The oak or Nara (楢) has limited to no symbolic meaning in Japanese culture. But in the Japanese Garden in Hasselt the trees are very important. Japanese Gardens are by origin places where Kami or Japanese Shinto Gods live. These Kami live in trees, plants, rocks and sort of everywhere. In the Japanese garden the oak trees are the oldest trees and according to the Japanese tradition can be thought of as housing Kami. That is why the Japanese garden architect Inoue Takuyuki wanted to preserve the trees in the Japanese garden. As such he wanted to respect the nature of Belgium and instill a respect for the trees and nature at large in the visitors of the Garden.
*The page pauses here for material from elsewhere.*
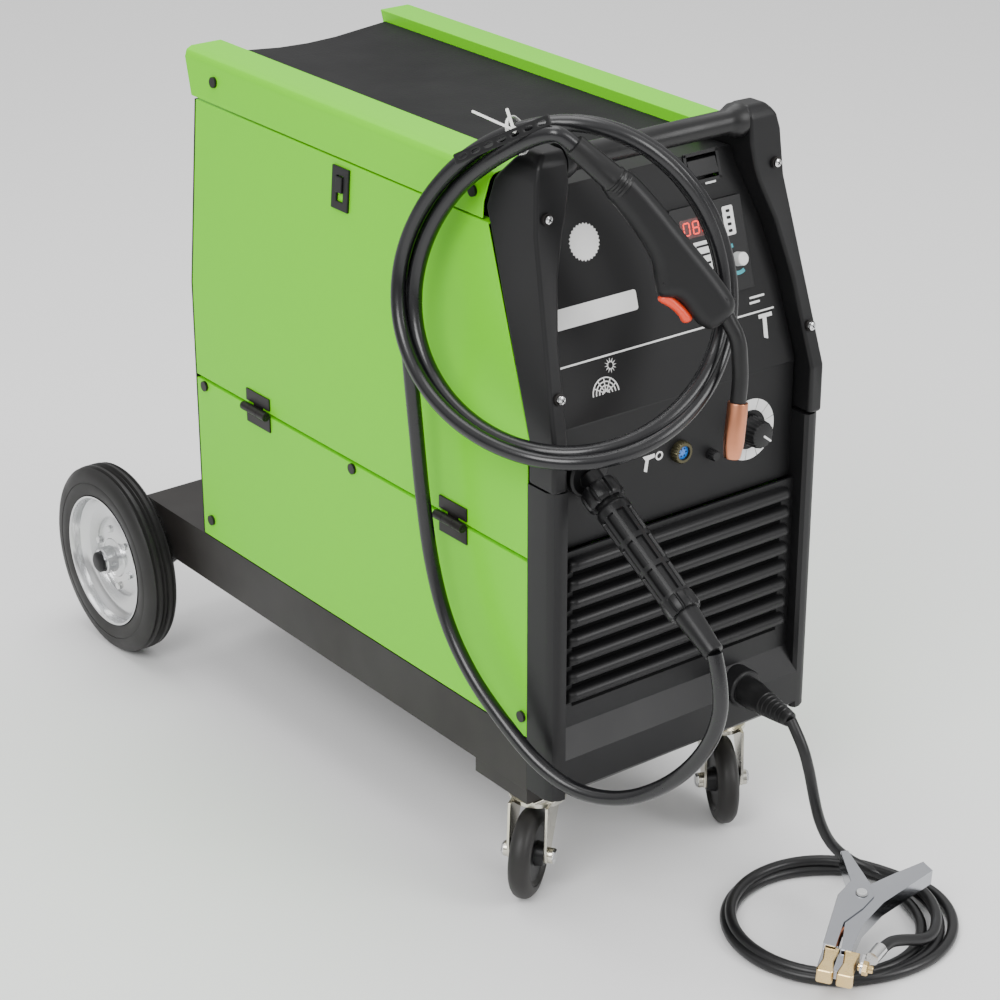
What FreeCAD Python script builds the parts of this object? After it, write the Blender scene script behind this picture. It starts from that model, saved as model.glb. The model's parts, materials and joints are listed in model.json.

Even when the oak trees would die, this doesn't mean that the Kami has disappeared. The Kami needs time to find a different home and that's why in Japanese tradition even dead trees can't be cut down that easily. First a new tree needs to planted next to the old so that afterwards it would move to the new one. This is why you can still find the trunk of some oaks in the garden and why new trees have been planted next to them.

Places where Kami rest are often decorated with shimenawa. A shimenawa is a holy rope, specially made out of rice straw. On it shide are hung, these are mostly pieces of paper or metal that have been folded in a special way. As such you can find many different trees and even rocks throughout Japan which are decorated in this way. 

jt

MOSS AND OTHERS

In Belgium many try to get rid of moss or koke (苔) when they see it in their gardens. But not in the Japanese Garden. Here the growth of moss is stimulated to emphasize the naturalness, ancient and peaceful atmosphere of the Garden. To protect the moss, the little pathways are fenced in. 

Other plants and trees you can find in the Japanese Garden are: Bergenia, Hosta, Hydrangea, Forsythia or Lynwood, Japanese Quince, Japanese Bluebell Bush, Rock Heather, Rhododendron, Wild Chestnut and European Yew.